> _DATASET CONTENT_:
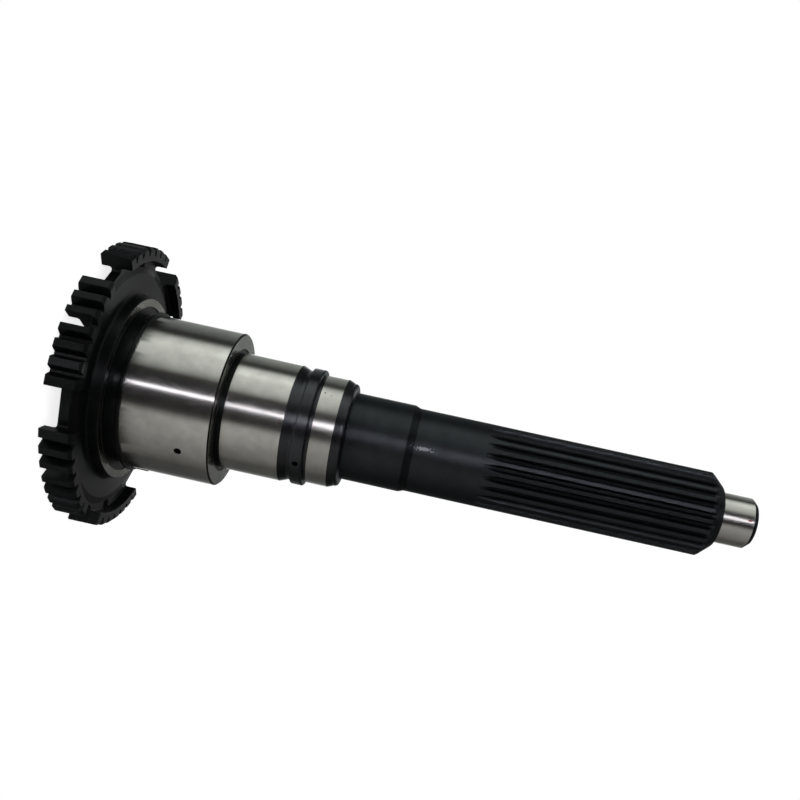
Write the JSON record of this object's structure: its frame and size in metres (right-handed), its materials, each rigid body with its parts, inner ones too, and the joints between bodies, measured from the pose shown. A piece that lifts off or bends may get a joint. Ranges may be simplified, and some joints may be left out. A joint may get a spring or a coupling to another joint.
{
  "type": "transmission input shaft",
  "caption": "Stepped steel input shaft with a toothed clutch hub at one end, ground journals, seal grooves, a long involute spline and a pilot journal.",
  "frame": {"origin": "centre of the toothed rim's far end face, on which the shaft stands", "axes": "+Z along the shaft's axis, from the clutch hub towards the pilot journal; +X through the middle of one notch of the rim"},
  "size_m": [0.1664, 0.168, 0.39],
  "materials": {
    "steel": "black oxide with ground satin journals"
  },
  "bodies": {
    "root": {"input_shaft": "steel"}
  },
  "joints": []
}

> _WORK TO DO_: Report every line in the data above in which the word "materials" appears.

> _EXPECTED ANSWER_:
Write the JSON record of this object's structure: its frame and size in metres (right-handed), its materials, each rigid body with its parts, inner ones too, and the joints between bodies, measured from the pose shown. A piece that lifts off or bends may get a joint. Ranges may be simplified, and some joints may be left out. A joint may get a spring or a coupling to another joint.
  "materials": {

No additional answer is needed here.